Lahore: As many as 2,000 pharmaceutical companies of a total 4,000 firms, despite losing their DRAP’s (Drug Regularity Authority of Pakistan) registration continuing marketing of their products and yet go unpunished.
It may be pointed out that the DRAP has recently rejected registration of around 2,000 pharmaceutical companies, restricting production of over 36,500 drug items in the country.
The DRAP was constituted in November 2012 after the functions of the federal health ministry were transferred to the provinces in June 2011. It is an autonomous regulatory body charged with regulating issues relating to drug prices, licensing and inspecting drug manufacturers, and drug registration for local manufacturing or imported medicines.
However, sources said that Punjab govt which is required to implement the DRAP’s directives has repotedly failed to check illegal manufacturing of drugs in province.
As many as 4,000 pharma companies approached the DRAP for registration of their more than 100,000 products for enlistment from across the country, but only 400 companies have been issued licence to continue manufacturing of their products so far, whereas remaning companies’ licences will either be granted or rejected by Dec 31, 2015.
Sources in the industry claimed that Punjab government, instead of taking action against the companies whict lost registration for not meeting standards set by the DRAP, was creating hurdles in the operation of registered companies possessiong proper licenses.
They said that the recently promulgated ordinance in Punjab had created a situation of serious commotion and uncertainty among licensed manufacturers of medicines as under this new law they were being dealt in the same harsh manner similar to the actions against unscrupulous elements who were indulging in production of spurious drugs in the country.
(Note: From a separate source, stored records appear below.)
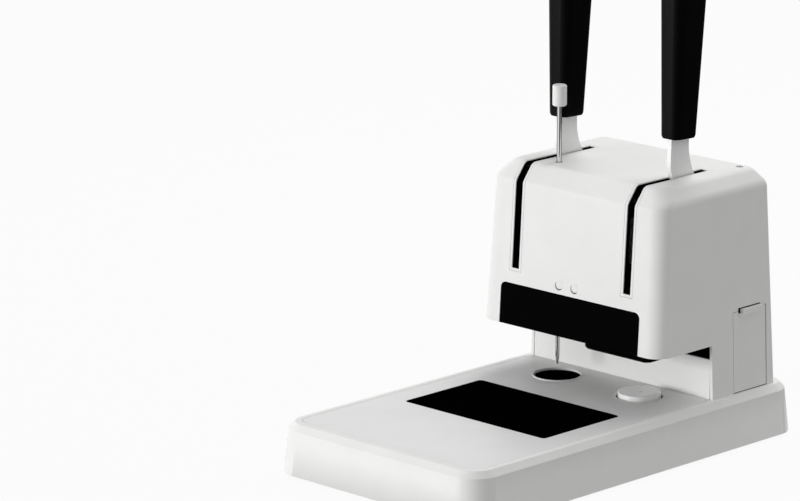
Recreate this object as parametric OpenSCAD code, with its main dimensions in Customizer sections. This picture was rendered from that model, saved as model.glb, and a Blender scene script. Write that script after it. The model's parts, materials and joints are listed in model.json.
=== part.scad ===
// Document riveting machine. Millimetres, +Z up, +X to the user's right, -Y to the user.
// The origin is at the middle of the base's footprint, on the surface that the machine stands on.

/* [Base] */
// Width of the base across the chamfer's lower edge
base_w = 261; // [255:1:285]
// Depth of the base across the chamfer's lower edge
base_d = 455; // [448:1:490]
// Height of the base moulding
base_h = 49; // [46:1:60]
// Height of the rubber feet under the base moulding
foot_h = 3; // [2:0.5:6]
// Radius of a rubber foot
foot_r = 9; // [7:0.5:11]
// How far the base's sides lean out on the way down
base_lean = 3.9; // [0:0.1:6]
// Size of the chamfer round the top of the base
base_chamfer = 5.9; // [3:0.1:8]
// Corner radius of the base, seen from above
base_corner = 27; // [22:1:34]
// Wall thickness of the base moulding
base_wall = 3; // [2:0.5:4]

/* [Work surface] */
// Width of the inset work plate
plate_w = 236.6; // [236:0.2:240]
// Distance from the chamfer to the work plate's front edge
plate_margin = 8.4; // [6:0.2:12]
// Thickness of the work plate
plate_t = 2.5; // [2:0.1:3.5]
// Width of the instruction panel
panel_w = 182.6; // [150:0.2:200]
// Depth of the instruction panel
panel_d = 106.4; // [80:0.2:110]
// Distance from the column to the instruction panel's rear edge
panel_gap = 103.4; // [98:0.2:110]
// Thickness of the instruction panel
panel_t = 0.8; // [0.5:0.1:1.2]
// Radius of the drill pad
pad_r = 23; // [20:0.5:25]
// Thickness of the drill pad
pad_t = 6; // [4:0.5:9]
// Depth of the drill pad's face below the work surface
pad_drop = 1.5; // [0.5:0.1:3]
// Radius of the rivet seat's white disc
seat_r = 21.2; // [18:0.2:23]
// Height of the rivet seat above the work surface
seat_rise = 4.6; // [4:0.1:6]
// How far the rivet seat can be pressed down
seat_travel = 3.5; // [2:0.1:4]

/* [Housing] */
// Height of the throat between the work surface and the head
throat_h = 54; // [50:1:64]
// Height of the head from its lower edge to its top
head_h = 161; // [158:1:175]
// Width of the housing at the work surface
house_w = 238.6; // [238:0.2:242]
// How far each side leans in for each unit of height
side_lean = 0.036; // [0.02:0.002:0.045]
// Distance from the middle of the base to the column's front face
column_y = 115.7; // [112:0.1:116]
// Depth of the column at the work surface
column_d = 94.7; // [92:0.1:100]
// How far the head reaches in front of the column
overhang = 78; // [76:0.5:84]
// How far the head's front leans back for each unit of height
front_lean = 0.06; // [0.04:0.005:0.08]
// Height of the slanted facet at the head's upper front edge
facet_h = 17.3; // [14:0.1:20]
// Depth of the slanted facet at the head's upper front edge
facet_d = 13.5; // [11:0.1:16]
// Radius of the head's upright front corners
front_corner = 17; // [14:0.5:20]
// Radius of the housing's upright rear corners
rear_corner = 6; // [5:0.5:10]
// Radius of the rounding along the top's side edges
top_round = 20; // [16:0.5:24]
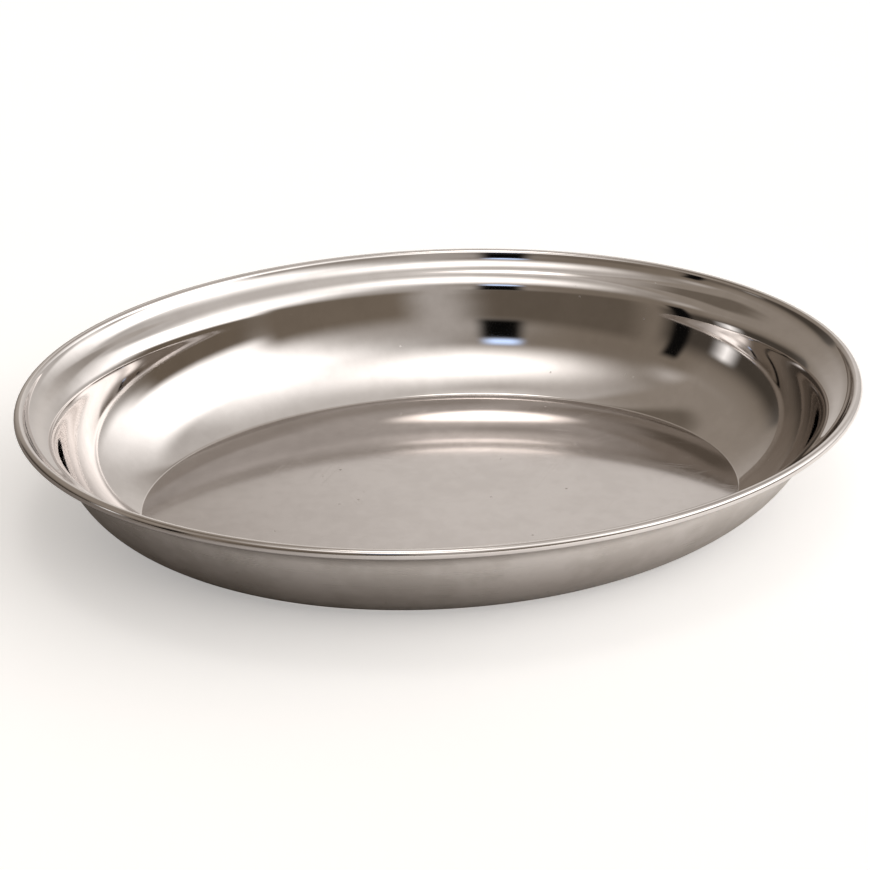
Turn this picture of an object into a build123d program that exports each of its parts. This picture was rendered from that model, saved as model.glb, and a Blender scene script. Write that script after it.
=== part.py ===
from build123d import *
import math
import os

# Oval serving dish pressed from stainless sheet, with a curled edge that is
# closed round a wire.  Millimetres.  +Z is up, +X is the long axis.  The
# origin is the centre of the flat base, on the face the dish stands on.

# ---- driving dimensions ----------------------------------------------------
LENGTH = 300.0          # overall, over the curled edge, along X
WIDTH = 218.0           # overall, over the curled edge, along Y
HEIGHT = 46.6           # base face to the top of the curled edge
SHEET = 0.7             # sheet thickness

BEAD_D = 3.6            # outside diameter of the curled edge
CURL_TURN = 276.0       # how far the sheet is rolled round the wire, degrees
WIRE_D = 2.0            # edge wire
WIRE_GAP = 0.8          # gap between the two butted ends of the wire

RISER_SLOPE = 64.0      # short upstand under the curl, from the horizontal
RISER_RUN = 0.5         # its straight part
# The step below the edge is wider and flatter at the two ends of the oval
# than at its sides, and the wall there is steeper: (side, end).
COVE_R = (13.8, 9.4)    # sheet centre line, upstand to step, hollow
STEP_SLOPE = (35.5, 26.0)
STEP_RUN = (0.4, 1.6)   # straight part of the step
SHOULDER_R = (14.1, 9.6)  # sheet centre line, step to wall
WALL_SLOPE = (71.0, 77.0)  # top of the wall, from the horizontal
WALL_TOP = 31.2         # height of the sheet centre line where the wall
                        # starts to round in
FLOOR_LENGTH = 216.8    # the flat floor is an oval of its own, narrower in
FLOOR_WIDTH = 143.4     # proportion than the rim
CORNER_R = 2.2          # inner radius, wall to floor
FLAT_LAP = 4.0          # flat part of the pressed ring beyond the corner
STATIONS = 9            # sections in one quarter of the oval, both ends counted

A = LENGTH / 2
B = WIDTH / 2
HALF = SHEET / 2


def rad(d):
    return math.radians(d)


# ---- sheet centre line -----------------------------------------------------
# A point is written (w, z): w is the distance inward from the outermost edge,
# measured square to the rim oval.  A slope s is measured down towards the
# bowl; the normal on the polished side is (sin s, cos s).

def shift(p, s, h):
    return (p[0] + h * math.sin(rad(s)), p[1] + h * math.cos(rad(s)))


curl_r = BEAD_D / 2 - HALF
curl_c = (BEAD_D / 2, HEIGHT - BEAD_D / 2)


def rim_point(t):
    # point on the rim oval, its outward normal, and how near it is to the
    # ends of the oval: 1 at an end, 0 at the middle of a side
    nx, ny = math.cos(t) / A, math.sin(t) / B
    n = math.hypot(nx, ny)
    return A * math.cos(t), B * math.sin(t), nx / n, ny / n, math.cos(t) ** 2


def run_on(p, s, length):
    return (p[0] + length * math.cos(rad(s)), p[1] - length * math.sin(rad(s)))


def floor_inset(x, y, nx, ny):
    # distance inward, square to the rim, from a rim point to the floor oval
    a, b = FLOOR_LENGTH / 2, FLOOR_WIDTH / 2
    qa = (nx / a) ** 2 + (ny / b) ** 2
    qb = -2 * (x * nx / a ** 2 + y * ny / b ** 2)
    qc = (x / a) ** 2 + (y / b) ** 2 - 1
    return (-qb - math.sqrt(qb * qb - 4 * qa * qc)) / (2 * qa)


def wall_arc(inset, start, wall):
    # radius of the wall arc, and its slope where it meets the corner radius,
    # so that the corner ends on the flat floor at this inset
    r = CORNER_R + HALF
    lo, hi = 0.0, wall - 1
    for _ in range(60):
        s = (lo + hi) / 2
        big = ((start[1] - HALF - r * (1 - math.cos(rad(s))))
               / (math.cos(rad(s)) - math.cos(rad(wall))))
        reach = (start[0] + big * (math.sin(rad(wall)) - math.sin(rad(s)))
                 + r * math.sin(rad(s)))
        if reach > inset:
            lo = s
        else:
            hi = s
    return big, s


def sheet_outline(t, h):
    # the sheet centre line at one station, moved by h along its normal: a
    # list of arcs (three points) and lines (two points), curl to floor
    x, y, nx, ny, k = rim_point(t)
    inset = floor_inset(x, y, nx, ny)
    cove_r, step, flat, shoulder_r, wall = [
        v[0] + (v[1] - v[0]) * k
        for v in (COVE_R, STEP_SLOPE, STEP_RUN, SHOULDER_R, WALL_SLOPE)]
    riser_top = shift(curl_c, RISER_SLOPE, curl_r)
    riser_end = run_on(riser_top, RISER_SLOPE, RISER_RUN)
    cove_c = shift(riser_end, RISER_SLOPE, cove_r)
    step_start = shift(cove_c, step, -cove_r)
    step_end = run_on(step_start, step, flat)
    shoulder_c = shift(step_end, step, -shoulder_r)
    wall_start = shift(shoulder_c, wall, shoulder_r)
    wall_end = run_on(wall_start, wall,
                      (wall_start[1] - WALL_TOP) / math.sin(rad(wall)))
    big, meet = wall_arc(inset, wall_end, wall)
    big_c = shift(wall_end, wall, big)
    r = CORNER_R + HALF
    corner_c = (inset, HALF + r)
    curl_end = RISER_SLOPE - CURL_TURN

    def out(c, radius, s0, s1):     # sheet curves away from its normal
        return [shift(c, s, radius + h) for s in (s0, (s0 + s1) / 2, s1)]

    def hollow(c, radius, s0, s1):  # sheet curves towards its normal
        return [shift(c, s, h - radius) for s in (s0, (s0 + s1) / 2, s1)]

    return [
        out(curl_c, curl_r, curl_end, RISER_SLOPE),
        [shift(riser_top, RISER_SLOPE, h), shift(riser_end, RISER_SLOPE, h)],
        hollow(cove_c, cove_r, RISER_SLOPE, step),
        [shift(step_start, step, h), shift(step_end, step, h)],
        out(shoulder_c, shoulder_r, step, wall),
        [shift(wall_start, wall, h), shift(wall_end, wall, h)],
        hollow(big_c, big, wall, meet),
        hollow(corner_c, r, meet, 0),
        [(inset, HALF + h), (inset + FLAT_LAP, HALF + h)],
    ]


# ---- dish body: one pressed sheet with its edge curled over ----------------
# One quarter of the pressed ring is a skin through sections that stand square
# to the rim oval.  The quarter is mirrored twice, and the flat floor closes it.
with BuildPart() as dish_body:
    for i in range(STATIONS):
        t = math.pi / 2 * i / (STATIONS - 1)
        x, y, nx, ny, _ = rim_point(t)
        stand = Plane(origin=(x, y, 0), x_dir=(-nx, -ny, 0), z_dir=(-ny, nx, 0))
        with BuildSketch(stand):
            with BuildLine():
                inner = sheet_outline(t, HALF)
                outer = sheet_outline(t, -HALF)
                for run in inner + outer:
                    if len(run) == 3:
                        ThreePointArc(*run)
                    else:
                        Line(*run)
                Line(inner[0][0], outer[0][0])
                Line(inner[-1][-1], outer[-1][-1])
            make_face()
    loft()
    mirror(about=Plane.YZ)
    mirror(about=Plane.XZ)
    # flat floor, lapped into the flat part of the ring
    with BuildSketch(Plane.XY):
        Ellipse(FLOOR_LENGTH / 2 - FLAT_LAP * 0.5, FLOOR_WIDTH / 2 - FLAT_LAP * 0.5)
    extrude(amount=SHEET)
dish_body.part.label = "dish_body"

# ---- edge wire inside the curl ---------------------------------------------
# The wire is one length bent to the oval; its two ends butt at the middle of
# the back edge.
gap_deg = math.degrees(WIRE_GAP / 2 / A)
with BuildLine() as wire_path:
    EllipticalCenterArc((0, 0), A, B, start_angle=90 + gap_deg,
                        arc_size=360 - 2 * gap_deg)
wire_run = wire_path.wires()[0]
wire_start = Plane(origin=wire_run @ 0, x_dir=(0, -1, 0), z_dir=wire_run % 0)

with BuildPart() as rim_wire:
    with BuildSketch(wire_start):
        with Locations(curl_c):
            Circle(WIRE_D / 2)
    sweep(path=wire_run)
rim_wire.part.label = "rim_wire"

# ---- files -----------------------------------------------------------------
os.makedirs("parts", exist_ok=True)
for piece in (dish_body, rim_wire):
    bb = piece.part.bounding_box()
    print(piece.part.label, "valid", piece.part.is_valid,
          "volume", round(piece.part.volume, 1),
          "solids", len(piece.part.solids()), "faces", len(piece.part.faces()),
          "box", tuple(round(v, 2) for v in bb.min), tuple(round(v, 2) for v in bb.max))
export_step(dish_body.part, "parts/dish_body.step")
export_step(rim_wire.part, "parts/rim_wire.step")
for deg in (0, 45, 90):
    line = sheet_outline(rad(deg), HALF)
    print("station", deg, "step", [round(v, 2) for v in line[3][0]],
          "wall top", [round(v, 2) for v in line[5][0]],
          "arc top", [round(v, 2) for v in line[5][1]],
          "floor inset", round(line[8][0][0], 2))
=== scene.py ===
import bpy
import math
import numpy as np
from mathutils import Matrix, Vector


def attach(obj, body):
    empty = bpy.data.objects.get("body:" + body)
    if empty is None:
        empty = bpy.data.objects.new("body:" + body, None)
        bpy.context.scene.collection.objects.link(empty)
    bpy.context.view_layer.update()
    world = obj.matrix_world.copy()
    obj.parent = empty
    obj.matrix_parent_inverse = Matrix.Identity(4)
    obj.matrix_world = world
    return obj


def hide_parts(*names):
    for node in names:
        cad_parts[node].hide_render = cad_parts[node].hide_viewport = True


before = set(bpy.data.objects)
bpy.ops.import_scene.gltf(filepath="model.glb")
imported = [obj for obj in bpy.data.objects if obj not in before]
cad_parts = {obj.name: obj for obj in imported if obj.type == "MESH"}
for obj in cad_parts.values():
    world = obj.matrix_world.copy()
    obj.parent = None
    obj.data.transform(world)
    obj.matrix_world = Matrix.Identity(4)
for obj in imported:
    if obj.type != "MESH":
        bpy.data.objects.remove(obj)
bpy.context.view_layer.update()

# --------------------------------------------------------------------------
# Dish geometry, millimetres, the same driving sizes as the CAD model
# --------------------------------------------------------------------------
LENGTH, WIDTH, HEIGHT, SHEET = 300.0, 218.0, 46.6, 0.7
BEAD_D, CURL_TURN = 3.6, 276.0
RISER_SLOPE, RISER_RUN = 64.0, 0.5
COVE_R, STEP_SLOPE, STEP_RUN, SHOULDER_R = (13.8, 9.4), (35.5, 26.0), (0.4, 1.6), (14.1, 9.6)
WALL_SLOPE, WALL_TOP = (71.0, 77.0), 31.2
FLOOR_LENGTH, FLOOR_WIDTH, CORNER_R = 216.8, 143.4, 2.2
A, B, HALF = LENGTH / 2, WIDTH / 2, SHEET / 2
EPS = 0.012            # the visible skin stays this far inside the CAD skin
MM = 0.001
N = 720                # stations round the oval (multiple of 8)
rad = math.radians


def stations():
    """Parameters round the rim oval, spaced evenly along a curve inside it."""
    t = np.linspace(0, 2 * np.pi, 20001)
    x = 0.5 * (A + FLOOR_LENGTH / 2) * np.cos(t)
    y = 0.5 * (B + FLOOR_WIDTH / 2) * np.sin(t)
    s = np.concatenate([[0], np.cumsum(np.hypot(np.diff(x), np.diff(y)))])
    return np.interp(np.arange(N) / N * s[-1], s, t)


T = stations()
NX, NY = np.cos(T) / A, np.sin(T) / B
NL = np.hypot(NX, NY)
NX, NY = NX / NL, NY / NL
EX, EY = A * np.cos(T), B * np.sin(T)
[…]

The new provincial law, prepared in haste, had meted out sheer unfair treatment to a national level industry comprising 600 companies, which had been ably fulfilling up to 90 per cent requirement of medicines in the country while owing to its operations, Pakistan continued to have a functional health system. They claimed that services of the country’s parmaceutical industry had been acknowledged in various countries, while the new ordinance had not only created serious suspicions among consumers of the industry within the country but also had sent a negative message in export markets for Pakistani medicines.
They demanded of the government to immediately withdraw the ordinance promulgated as it had virtually diminished the long existing distinction in the country between licensed manufacturers of drugs and those producing their counterfeits.
“In fact, the new provincial ordinance does not make sense in the presence of frameworks available to the government under the Drug Act and DRAP Act-2012 to effectively check and counter production of counterfeit medicines on a countrywide basis,” sources said, saying it was unnecessary for a single province to exclusively enact a special law for the purpose when system against production of spurious medicines was already working across the country.
Sources in Punjab pharma industry, who wished not to be quoted, said that if the government finalises the policy as per the stakeholders’ recommendations, the pharmaceutical industry could easily grow five-fold from its current size in the next few years.
The pharmaceutical industry’s current size is around $2.3 billion with around 600 registered companies and could cross $10 billion with increased exports, which currently stand around $20 million. They said that the size of Indian pharma industry currently stands at $21 billion and is expected to cross $45 billion by 2020 due to encouragement by the Indian government in terms of a favourable policy. In Pakistan, only a conducive regulatory environment aligned with global practices could stimulate industry growth and its huge export potential.
They deplored that no multinational has, at present, introduced new research-based medicines which their parent companies have introduced globally.
Claiming that there are only 14 drug inspectors in the country to monitor over 600 manufacturing facilities, they asked that how it was possible to ensure the quality of drugs with such a small number of drug inspectors.
With regard to profitability of the pharma industry, the sources claimed that it was only 2pc as against tobacco industry’s around 70pc. The low margin of profit has forced several multinationals to leave the country, they added.